When I was calm that day, I felt a grace surrounding the hubbub. A peace. Inner silence, devotion… and gratitude. There was a lesson.

Over time, the people running the network have learned so much that this sort of thing doesn’t happen any more. And over the years our web team, too, has learned not only fire control but fire prevention. The big explosions don’t happen so often, which is good, because it feels like I’m getting more work done.

But little fires still crop up from time to time, sometimes at what seems like the worst moment. Like today.

When It Rains, It Pours

We pay a company to keep Ananda.org online, but over time the website has been inaccessible more and more, up to a few minutes a day. This is a lot, considering that we have a new visitor every 40 seconds. Having the website offline is like keeping the door locked during office hours.

A member of our team has been working on migrating the site (that’s what we call it) to a new company, and I’ve just started helping. We’re trying to make the move tomorrow, so I wanted to spend today preparing.

It’s a project where a lot of things can go wrong, and in a big way — better to be ready, right?

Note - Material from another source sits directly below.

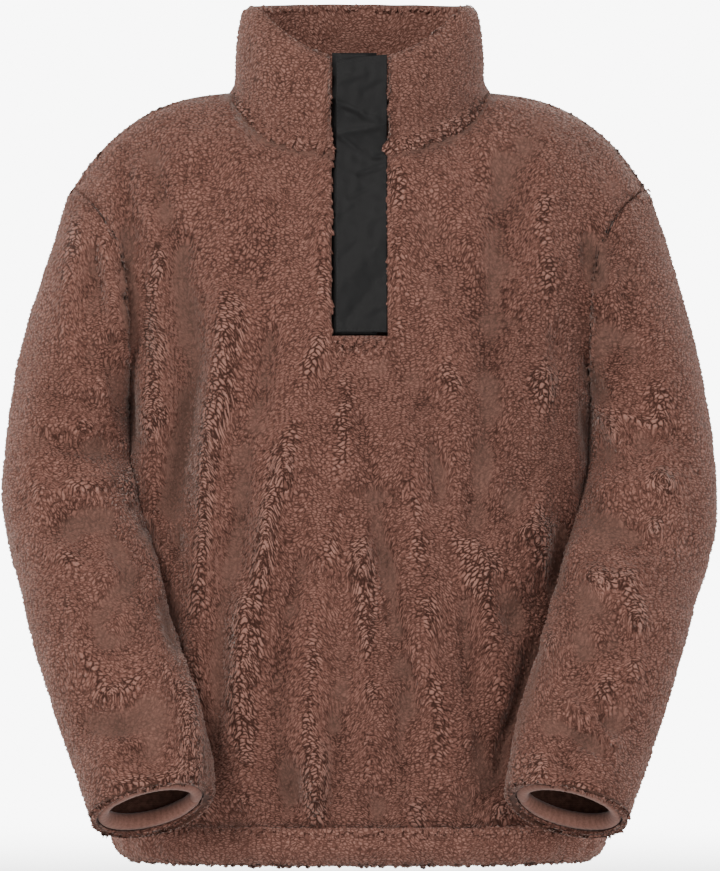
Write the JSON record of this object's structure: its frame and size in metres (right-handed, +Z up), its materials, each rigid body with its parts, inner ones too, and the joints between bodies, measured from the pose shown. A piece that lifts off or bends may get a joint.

But when I opened my email I saw that two other Ananda websites were completely offline. A friend asked: Could I help?

So I was working on these two projects, and discovering I didn’t know how to solve them, when we found out that the new donation page for Swami Kriyananda’s Moksha Mandir was blocking certain gifts.

After a couple of phone calls, that was fixed — but almost as soon as it was, Ananda.org went off-line for a full half-hour.

And the day went on like this, chaos layered on confusion — sometimes inexplicable, sometimes annoying, and always busy.

And yet… it was a gift.

It Was an Opportunity

Around 2:00 pm I realized, “This is more than I can handle.” So I took a little time to pray to my guru — to make a little spiritual phone call. “Yogananda,” I thought, “Please help me figure this out. I am here to serve you.”

Was it his grace? His guidance? In the afternoon, though few problems had been solved, I was able to have the attitude, “I can’t control what happens, but I can control my reaction.” It’s been a long time since I’ve felt this so clearly. I’ve been meditating more, and maybe that also has something to do with it. Perhaps it helped attract the events of the day, which gave me opportunities to learn.

Each problem (or obstacle… or opportunity!) has a birth and death. We outlast them all, but we retain what they help us to become.

There’s no point in feeling sorry for myself. For all I know it was like this for everyone today at our office. Sometimes tests come in waves like that and everyone gets wet. We grow together.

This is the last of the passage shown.